** Begin Stored data **

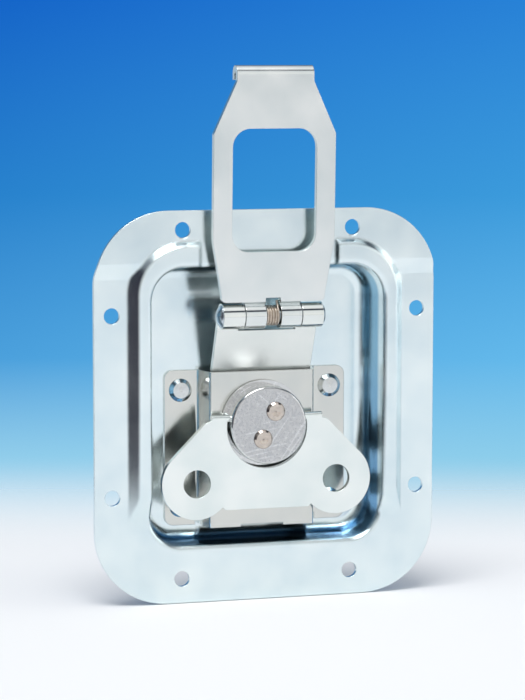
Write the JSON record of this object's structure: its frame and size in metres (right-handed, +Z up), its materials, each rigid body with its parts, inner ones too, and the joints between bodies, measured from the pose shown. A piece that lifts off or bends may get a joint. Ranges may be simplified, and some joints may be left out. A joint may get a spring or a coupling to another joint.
{
  "type": "butterfly case latch",
  "caption": "Recessed butterfly latch for a flight case: a folding wing turns a drum that draws a hinged, windowed hook plate up and down.",
  "frame": {"origin": "centre of the flange's outline, in the plane of the flat back face that seats on the case panel", "axes": "+X to the viewer's right across the latch, +Z up its face towards the hook, +Y into the case; the latch's front faces -Y"},
  "size_m": [0.1142, 0.0264, 0.173],
  "materials": {
    "dish_zinc": "bright plated, glossy",
    "plate_zinc": "bright plated",
    "hasp_zinc": "bright plated",
    "wing_zinc": "bright plated",
    "drum_satin": "satin with light handling marks",
    "rivet_zinc": "satin",
    "spring_copper": "copper-coloured wire",
    "spring_steel": "rolled strip",
    "inner_steel": "rolled sheet"
  },
  "bodies": {
    "base": {"dish": "dish_zinc", "base_plate": "plate_zinc", "base_rivet_1": "rivet_zinc", "base_rivet_2": "rivet_zinc", "base_rivet_3": "rivet_zinc", "base_rivet_4": "rivet_zinc"},
    "drum": {"drum_cap": "drum_satin", "drum_body": "drum_satin", "wing_spring": "spring_steel", "hub_washer": "spring_steel", "cam_plate": "inner_steel", "cam_rivet": "rivet_zinc", "crank_pin": "inner_steel", "hub_rivet_1": "rivet_zinc", "hub_rivet_2": "rivet_zinc"},
    "wing": {"wing": "wing_zinc"},
    "slider": {"slide_link": "plate_zinc", "hinge_pin": "rivet_zinc", "hinge_spring": "spring_copper"},
    "hasp": {"hasp": "hasp_zinc"}
  },
  "joints": [
    {"name": "drum_turn", "type": "hinge", "parent": "base", "child": "drum", "pos_m": [0, 0, -0.0062], "axis": [0, -1, 0], "range_deg": [0, 180]},
    {"name": "slide_travel", "type": "slide", "parent": "base", "child": "slider", "axis": [0, 0, 1], "range_m": [0, 0.009]},
    {"name": "wing_fold", "type": "hinge", "parent": "drum", "child": "wing", "pos_m": [0, -0.0015, -0.004], "axis": [-1, 0, 0], "range_deg": [0, 180]},
    {"name": "hasp_swing", "type": "hinge", "parent": "slider", "child": "hasp", "pos_m": [0, -0.0063, 0.0296], "axis": [1, 0, 0], "range_deg": [-5, 158], "stiffness_Nm_per_rad": 0.02, "springref_deg": -2.8}
  ],
  "couplings": [
    {"joint": "slide_travel", "follows": "drum_turn", "m_per_rad": 0.0028647},
    {"joint": "wing_fold", "follows": "drum_turn", "ratio": 1}
  ]
}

** End Stored data **

Repeat the data precisely, line by line.

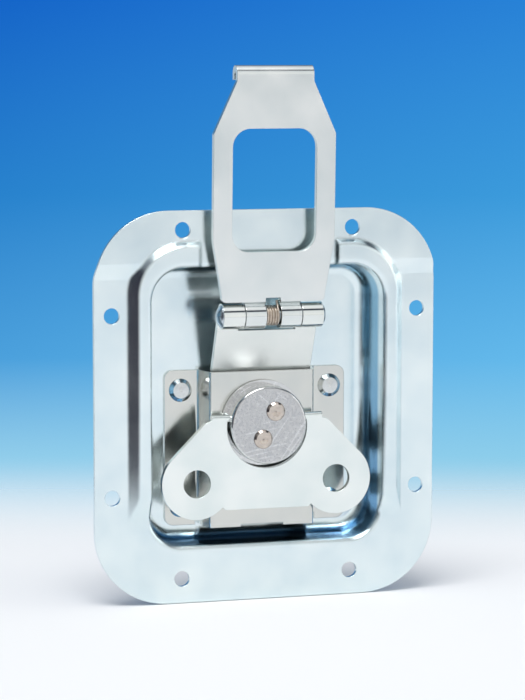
Write the JSON record of this object's structure: its frame and size in metres (right-handed, +Z up), its materials, each rigid body with its parts, inner ones too, and the joints between bodies, measured from the pose shown. A piece that lifts off or bends may get a joint. Ranges may be simplified, and some joints may be left out. A joint may get a spring or a coupling to another joint.
{
  "type": "butterfly case latch",
  "caption": "Recessed butterfly latch for a flight case: a folding wing turns a drum that draws a hinged, windowed hook plate up and down.",
  "frame": {"origin": "centre of the flange's outline, in the plane of the flat back face that seats on the case panel", "axes": "+X to the viewer's right across the latch, +Z up its face towards the hook, +Y into the case; the latch's front faces -Y"},
  "size_m": [0.1142, 0.0264, 0.173],
  "materials": {
    "dish_zinc": "bright plated, glossy",
    "plate_zinc": "bright plated",
    "hasp_zinc": "bright plated",
    "wing_zinc": "bright plated",
    "drum_satin": "satin with light handling marks",
    "rivet_zinc": "satin",
    "spring_copper": "copper-coloured wire",
    "spring_steel": "rolled strip",
    "inner_steel": "rolled sheet"
  },
  "bodies": {
    "base": {"dish": "dish_zinc", "base_plate": "plate_zinc", "base_rivet_1": "rivet_zinc", "base_rivet_2": "rivet_zinc", "base_rivet_3": "rivet_zinc", "base_rivet_4": "rivet_zinc"},
    "drum": {"drum_cap": "drum_satin", "drum_body": "drum_satin", "wing_spring": "spring_steel", "hub_washer": "spring_steel", "cam_plate": "inner_steel", "cam_rivet": "rivet_zinc", "crank_pin": "inner_steel", "hub_rivet_1": "rivet_zinc", "hub_rivet_2": "rivet_zinc"},
    "wing": {"wing": "wing_zinc"},
    "slider": {"slide_link": "plate_zinc", "hinge_pin": "rivet_zinc", "hinge_spring": "spring_copper"},
    "hasp": {"hasp": "hasp_zinc"}
  },
  "joints": [
    {"name": "drum_turn", "type": "hinge", "parent": "base", "child": "drum", "pos_m": [0, 0, -0.0062], "axis": [0, -1, 0], "range_deg": [0, 180]},
    {"name": "slide_travel", "type": "slide", "parent": "base", "child": "slider", "axis": [0, 0, 1], "range_m": [0, 0.009]},
    {"name": "wing_fold", "type": "hinge", "parent": "drum", "child": "wing", "pos_m": [0, -0.0015, -0.004], "axis": [-1, 0, 0], "range_deg": [0, 180]},
    {"name": "hasp_swing", "type": "hinge", "parent": "slider", "child": "hasp", "pos_m": [0, -0.0063, 0.0296], "axis": [1, 0, 0], "range_deg": [-5, 158], "stiffness_Nm_per_rad": 0.02, "springref_deg": -2.8}
  ],
  "couplings": [
    {"joint": "slide_travel", "follows": "drum_turn", "m_per_rad": 0.0028647},
    {"joint": "wing_fold", "follows": "drum_turn", "ratio": 1}
  ]
}